It was in the early days of Providence that its humble residents demonstrated that the cause they had espoused in various parts of the world, and for which they had come to make their homes in the mountain wilderness, had taught them obedience to counsel from Church authorities.
From the nearby canyon they had hauled logs with which to build their first school house. Peter Maughan, who was then the religious leader of Cache Valley, came to Providence one day. He saw the large pile of logs on the northwest corner of the present school block. “What are you going to do with those logs?” he asked. “We are going to build a school house,” they replied. “Are there any more logs like that in the canyon?” he continued. “Oh yes,” they answered, “plenty of them.”
Then in a subdued tone he proposed: “Suppose we haul these logs over to Logan and build Apostle Ezra T. Benson a house. You can get some more in the canyon for your school house, can’t you?” So the logs were hauled to Logan where several Providence residents helped build Elder Benson a much needed house.

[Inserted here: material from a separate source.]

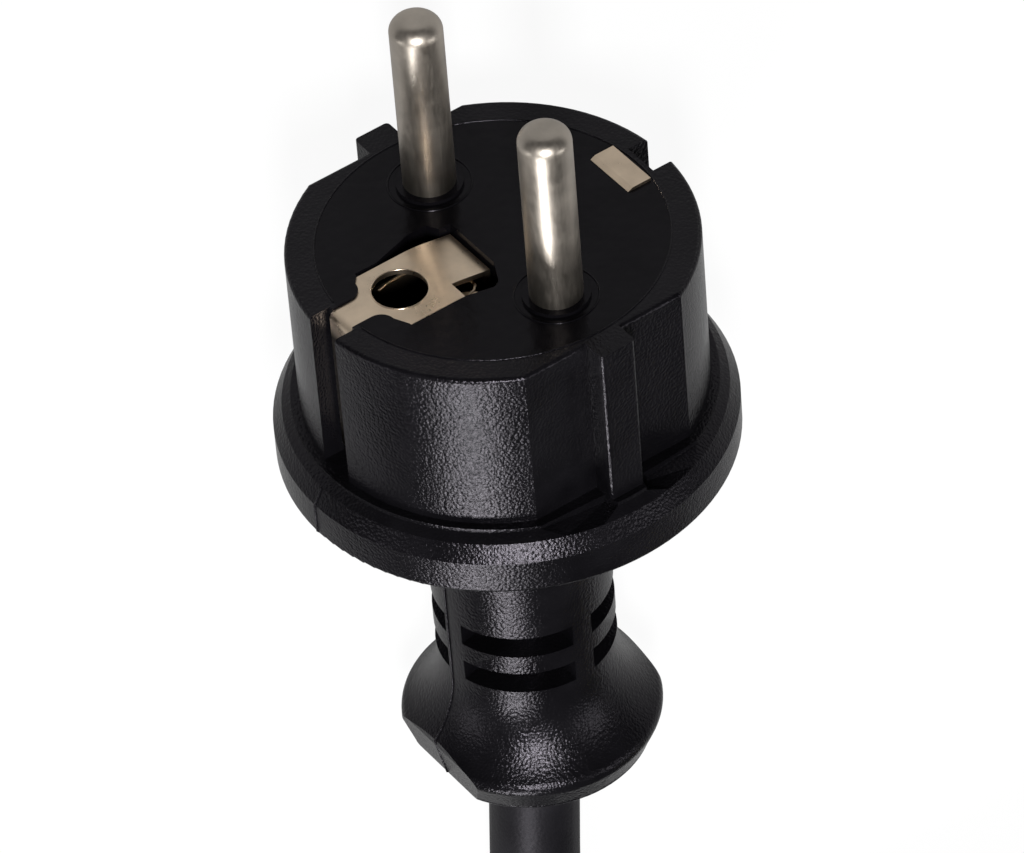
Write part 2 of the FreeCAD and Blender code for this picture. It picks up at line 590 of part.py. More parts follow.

Later, more logs were hauled from the canyon, and the first school house in Providence was built on the northwest corner of the present school block. It was constructed in the latter part of 1859. On the west of the building the stars and stripes waved from a large flag pole on holiday occasions. The school, built by William Fife and John Maddison, was about 32 feet long and 14 feet wide. Both the west and east sides had two windows, and a door opened on the south. A rectangular piece of lime served as chalk and a piece of sheepskin as an eraser for the blackboard hanging on the north wall.
In 1864, when the town was laid out according to its present lines, the old school house was moved a block south, where it stood for many years next to the Old Rock Church.